Both of them have been pressed into service at key times in all three formats, but it begs the question whether such prize assets should be used more sparingly. One sees the impact James Anderson still has with the red ball, even after turning 40, since he gave up white-ball cricket. South Africa were keen to get Kagiso Rabada fully fit for the recent Lord’s Test, and he responded with a Player-of-the-Match performance. Pat Cummins is the Australian Test captain, but he is given frequent breaks from white-ball games, and Mitchell Starc and Josh Hazlewood are also kept as fresh as possible.
This is to guard against what has happened recently in the cases of Ben Stokes and Trent Boult, who found the relentless cricket schedule a bit too overwhelming and made their own decisions.

Stepping into big shoes

It won’t be unfair to say that it will be Pakistan who are more likely to feel the absence of their star performer. In addition to the psychological aspect – Afridi was instrumental in their first win over the neighbours in a World Cup match of any format – the likes of Haris Rauf and Naseem Shah are yet to compile a significant body of work in international cricket. Also, Afridi has been ruled out with less than 10 days to go for the Asia Cup, so there’s no clarity about who will take the new ball against India.

The 22-year-old left-arm pacer last played in the Test series in Sri Lanka, and didn’t get into the XI in the games in the Netherlands, even though he was included in the squad. It prompted some to question the wisdom in fielding Pakistan’s premier fast bowler in such a low-key series, even after he experienced some discomfort in Galle.

After being advised “four-six weeks rest”, Afridi will also miss the seven-match home T20I series against England next month. He features in most of Pakistan’s international fixtures in recent times, but it’s the first serious injury setback of his career. So, the selectors will be doing everything in their power to ensure he is part of their T20 World Cup plans. They hope to have him for the T20 tri-series in New Zealand, also involving Bangladesh, in the lead up to the main event.

Bumrah’s unavailability was known to the selectors for longer, so they had time to plan around it. He last played for India in the ODI series in England, where he missed the decider after experiencing back spasms. The Indian Premier League also takes a toll on the fast bowlers’ bodies. However, the selectors have resisted including the likes of Mohammed Shami, Mohammed Siraj and Shardul Thakur, who have been stellar performers in Test cricket, for the Asia Cup. They have reposed faith in a rejuvenated Bhuvneshwar Kumar, who seems to be back to somewhere near his best, especially with the white ball.

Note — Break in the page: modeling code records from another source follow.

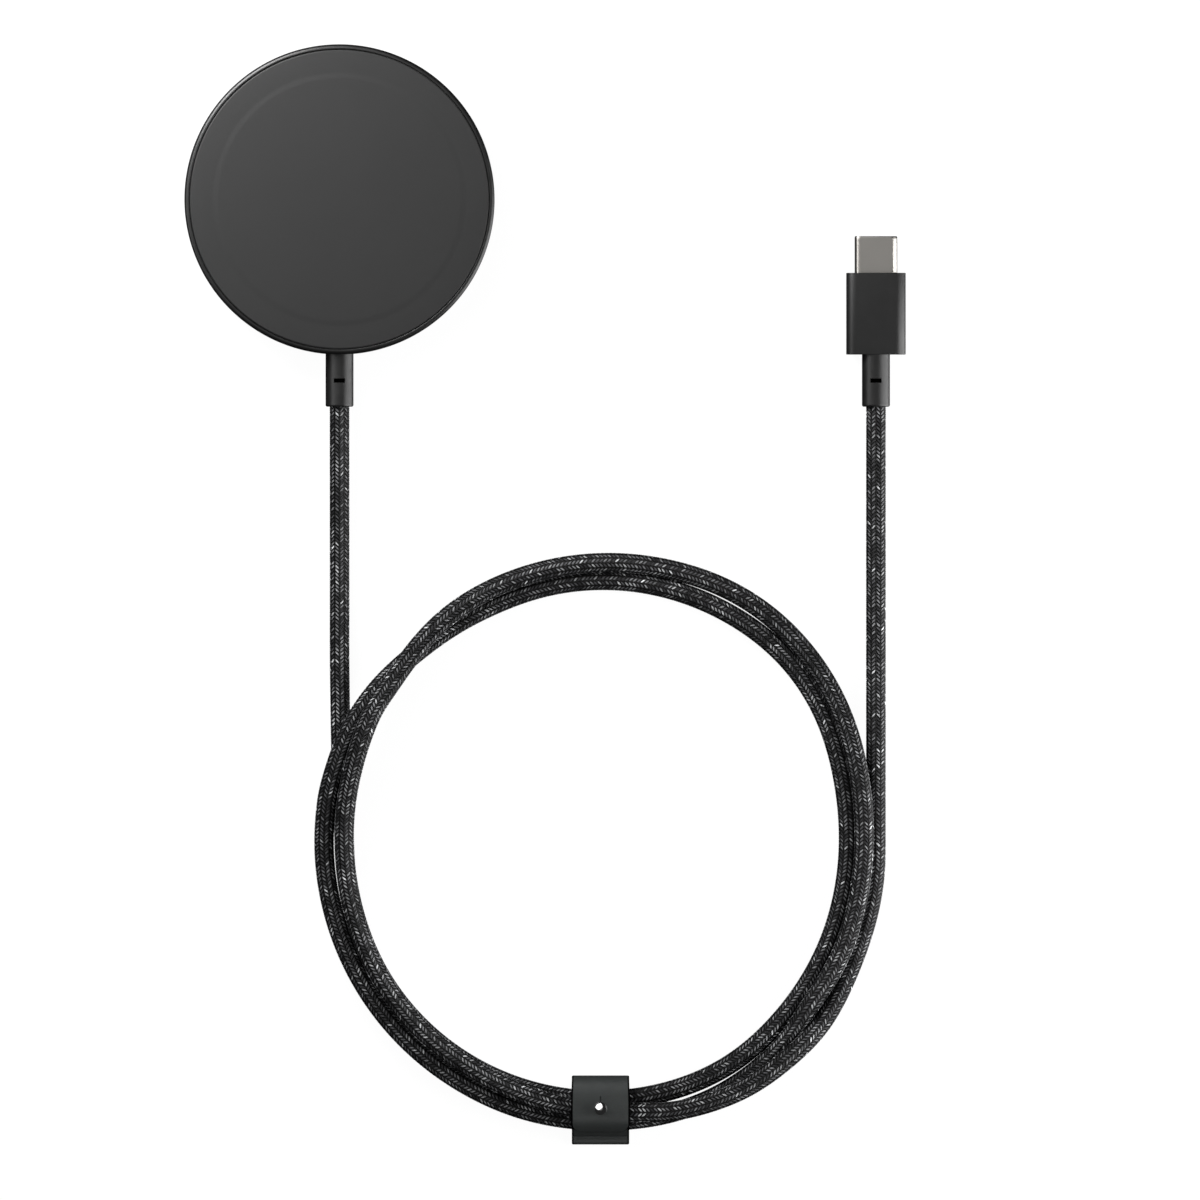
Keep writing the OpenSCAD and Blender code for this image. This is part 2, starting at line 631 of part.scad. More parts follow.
// From the layer that carries the stud, down over the outer turn, out to a flat fold,
// back under the bundle and up to the hinge
module strap_band() color("#343837")
    difference() {
        across_tie(tie_w) polygon(concat(
            [[stud_layer_u, stud_layer_z], [stud_layer_u, stud_layer_z + leather_t]],
            arc(top_turn, wrap_out_r, 90, slope_deg, 8),
            arc(outer_turn, wrap_out_r, slope_deg, tail_from_deg, 10),
            arc([tie_out_u - leather_t, leather_t], leather_t, 90, -90, 8),
            arc([bend_u, tie_bend_r], tie_bend_r, 270, 180, 10),
            arc([bend_u, bend_top_z], tie_bend_r, 180, 135 + hinge_gap_deg, 5),
            arc([bend_u, bend_top_z], tie_bend_r - leather_t, 135 + hinge_gap_deg, 180, 5),
            arc([bend_u, tie_bend_r], tie_bend_r - leather_t, 180, 270, 10),
            arc(outer_turn, wrap_in_r, -90, slope_deg, 16),
            arc(top_turn, wrap_in_r, slope_deg, 90, 8)
        ));
        on_tie(stud_u, stud_layer_z - 1) cylinder(d = screw_d, h = leather_t + 2);
        on_tie(stud_u, stud_layer_z - 1) cylinder(d = screw_head_d, h = screw_head_t + 1);
    }

// From the hinge over the bundle to the tip, with a slot that clears the stud's ball
module strap_flap() color("#3a3e3d")
    difference() {
        intersection() {
            across_tie(flap_w) polygon(concat(
                arc([bend_u, bend_top_z], tie_bend_r, 135, 90, 6),
                arc(top_turn, flap_wrap_r + leather_t, 90, slope_deg, 8),
                [tip_top, tip_bottom],
                arc(top_turn, flap_wrap_r, slope_deg, 90, 8),
                arc([bend_u, bend_top_z], tie_bend_r - leather_t, 90, 135, 6)
            ));
            on_tie(tip_u / 2 + hinge_u / 2 - 2, 0) linear_extrude(flap_top_z + 1)
                round_rect(flap_w, tip_u - hinge_u + 4, tie_corner_r);
        }
        for (u = [flap_slot_in_u + flap_slot_w / 2, flap_slot_out_u - flap_slot_w / 2])
            on_tie(u, flap_z - 2) cylinder(d = flap_slot_w, h = leather_t + 3);
        translate([coil_x - flap_slot_w / 2, coil_y - flap_slot_out_u + flap_slot_w / 2, flap_z - 2])
            cube([flap_slot_w, flap_slot_out_u - flap_slot_in_u - flap_slot_w, leather_t + 3]);
    }

module stud() color("#c9cacc")
    difference() {
        union() {
            on_tie(stud_u, stud_layer_z + leather_t) cylinder(d = stud_foot_d, h = stud_foot_t);
            on_tie(stud_u, stud_layer_z + leather_t) cylinder(d = neck_d, h = ball_z - stud_layer_z - leather_t);
            on_tie(stud_u, ball_z) sphere(d = ball_d);
        }
        on_tie(stud_u, stud_layer_z) cylinder(d = screw_d, h = leather_t + fit_gap + leather_t);
    }

module stud_screw() color("#b0b2b5") {
    on_tie(stud_u, stud_layer_z) cylinder(d = screw_head_d, h = screw_head_t);
    on_tie(stud_u, stud_layer_z) cylinder(d = screw_d, h = leather_t + fit_gap + leather_t);
}

// ---------------------------------------------------------------- the assembly

housing();
foot_pad();
thermal_pad();
board_components();
circuit_board();
coil_carrier();
ferrite_plate();
transmit_coil();
coil_leads();
thermistor();
shield_film();
magnet_yoke();
magnet_ring();
face_tape();
face_plate();
face_skin();
cord_clamp();
clamp_screws();
puck_wires();
housing_relief();
cord_puck_end();
cord_lead_in();
cord_coil();
cord_lead_out();
plug_relief();
cord_plug_end();
plug_body();
plug_inner_mould();
plug_shield_can();
plug_crimp();
plug_wires();
plug_board();
plug_chip();
plug_insulator();
plug_contacts();
plug_latches();
plug_ground_springs();
plug_shell();
strap_band();
strap_flap();
stud();
stud_screw();
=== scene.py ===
import json
import math

import bmesh
import bpy
import numpy as np
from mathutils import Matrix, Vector


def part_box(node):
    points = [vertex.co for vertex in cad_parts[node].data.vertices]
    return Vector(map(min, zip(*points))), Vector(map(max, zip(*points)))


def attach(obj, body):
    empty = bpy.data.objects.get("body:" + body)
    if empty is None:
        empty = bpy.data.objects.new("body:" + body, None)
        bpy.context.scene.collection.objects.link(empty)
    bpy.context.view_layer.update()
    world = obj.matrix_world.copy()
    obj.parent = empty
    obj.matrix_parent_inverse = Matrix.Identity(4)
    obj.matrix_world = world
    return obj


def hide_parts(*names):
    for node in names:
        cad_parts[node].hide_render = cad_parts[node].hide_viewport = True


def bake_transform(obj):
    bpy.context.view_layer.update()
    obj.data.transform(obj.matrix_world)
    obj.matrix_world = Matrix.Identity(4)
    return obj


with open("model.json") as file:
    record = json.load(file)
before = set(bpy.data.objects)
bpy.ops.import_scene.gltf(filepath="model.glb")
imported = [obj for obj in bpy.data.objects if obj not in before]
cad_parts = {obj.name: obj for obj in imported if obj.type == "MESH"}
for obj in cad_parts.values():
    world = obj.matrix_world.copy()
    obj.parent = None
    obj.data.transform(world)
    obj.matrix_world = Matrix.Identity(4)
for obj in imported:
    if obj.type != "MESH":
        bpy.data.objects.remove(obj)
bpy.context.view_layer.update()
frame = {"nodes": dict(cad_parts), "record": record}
MM = 0.001

# ---------------------------------------------------------------- places, in millimetres


def node_box(node):
    """Lowest and highest corner of a CAD node, in millimetres."""
    low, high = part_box(node)
    return low / MM, high / MM


puck_low, puck_high = node_box("housing")
PUCK_R = puck_high.x
RIM_TOP_Z = puck_high.z
HOUSING_Z = puck_low.z
face_low, face_high = node_box("face_skin")
FACE_R = face_high.x
FACE_Z = face_high.z
SKIN_Z = face_low.z
PLATE_Z = node_box("face_plate")[0].z
FOOT_R = node_box("foot_pad")[1].x

body_low, body_high = node_box("plug_body")
PLUG_X = (body_low.x + body_high.x) / 2
PLUG_Z = (body_low.z + body_high.z) / 2
shell_low, shell_high = node_box("plug_shell")

# The two strain reliefs have the same radii. RELIEF_Z is the middle of the puck's.
PUCK_RELIEF_END_Y = node_box("housing_relief")[0].y
PLUG_RELIEF_END_Y = node_box("plug_relief")[0].y
RELIEF_R = 2.7
RELIEF_Z = 4.0
NECK_R = 2.215

# The coil of cord and the tie, where u is the distance from the coil's middle towards -Y
COIL_MIDDLE = (50.5, -124.2)
CORD_D = 3.73
TOP_TURN = (52.0, 6.205)
OUTER_TURN = (54.014, 3.065)
SLOPE_DEG = 32.67
LEATHER_T = 1.0
BAND_W = 11.1
FLAP_W = 11.4
BEND_U = 49.3
BEND_R = 4.0
BEND_TOP_Z = 6.369
STUD_U = 51.6
BALL_Z = 11.419
BALL_R = 1.35
TAIL_END_U = 58.7

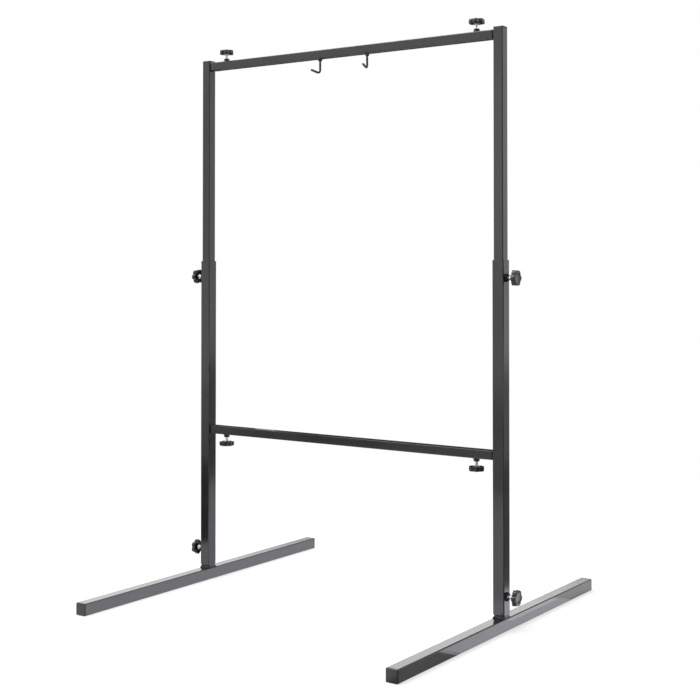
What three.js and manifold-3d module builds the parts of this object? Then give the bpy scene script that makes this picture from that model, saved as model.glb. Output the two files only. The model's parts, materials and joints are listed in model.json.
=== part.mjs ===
// Gong stand: two feet, two telescopic uprights and two crossbars of square steel tube,
// sleeved together over welded stubs and clamped with star knobs. Millimetres, +Z up.
// X runs along the crossbars, Y along the feet, and the origin is on the floor between the feet.

import * as THREE from 'three';
import { mergeVertices } from 'three/addons/utils/BufferGeometryUtils.js';
import Module from 'manifold-3d';

const wasm = await Module();
wasm.setup();

// Overall layout
const uprightSpacing = 900;
const footLength = 940;
const lowerBarHeight = 406;

// Feet
const footTubeWidth = 30;
const footTubeWall = 1.5;
const footTubeCorner = 2.6;
const footCapPlate = 5;
const footCapPlugDepth = 14;

// Foot stubs, and the welded neck round each that the upright stands on. Its cheeks are nearly flush with the foot
const footStubReach = 62;
const footNeckHeight = 7.9;
const footNeckLip = 0.8;
const footNeckCheek = 2.2;
const footNeckCorner = 2.6;

// Lower uprights
const outerTubeWidth = 30;
const outerTubeWall = 2;
const outerTubeCorner = 2.6;
const lowerUprightLength = 824;
const sideKnobInset = 42;

// Upper uprights, which telescope inside the lower ones
const innerTubeWidth = 25;
const innerTubeWall = 1.5;
const innerTubeCorner = 2.2;
const upperUprightLength = 850;
const telescopeOverlap = 306;
const topCapPlate = 3.2;
const topCapPlugDepth = 12;

// Crossbars, the stubs that they sleeve over, and the weld seat round each stub's root
const crossbarWidth = 22;
const crossbarWall = 1.5;
const crossbarCorner = 2.2;
const crossbarDrop = 2.8;
const crossStubWidth = 18;
const crossStubWall = 1.5;
const crossStubCorner = 1.6;
const crossStubLength = 80;
const crossSeatHeight = 3.4;
const crossSeatLip = 1;
const barKnobInset = 46.5;

// Clamp screws and the hexagon nuts welded round their holes
const screwDiameter = 8;
const screwChamfer = 1;
const screwCollarDiameter = 11;
const screwCollarHeight = 1.6;
const screwInKnob = 8;
const nutAcrossFlats = 13;
const nutHeight = 7.2;
const nutChamfer = 1.1;
const nutSides = 6;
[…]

Newcomers Avesh Khan and Arshdeep Singh get a chance to make a name for themselves, while there’s hope that Hardik Pandya will make an impact whenever called upon with the ball. With Ravichandran Ashwin, Ravindra Jadeja, Ravi Bishnoi and Yuzvendra Chahal in the squad, it’s obvious which part of the bowling attack is likely to be more relied upon.

It’s dangerous to reduce the Asia Cup to an India-Pakistan face-off, even though it will be the most talked-about fixture of the tournament because of the emotions it generates on either side and the rarity of these occasions. Sri Lanka have been improving in recent times, while Bangladesh and Afghanistan are capable of upsets. But the two stars who won’t be there will dictate the narrative of the contest, till the first ball is bowled.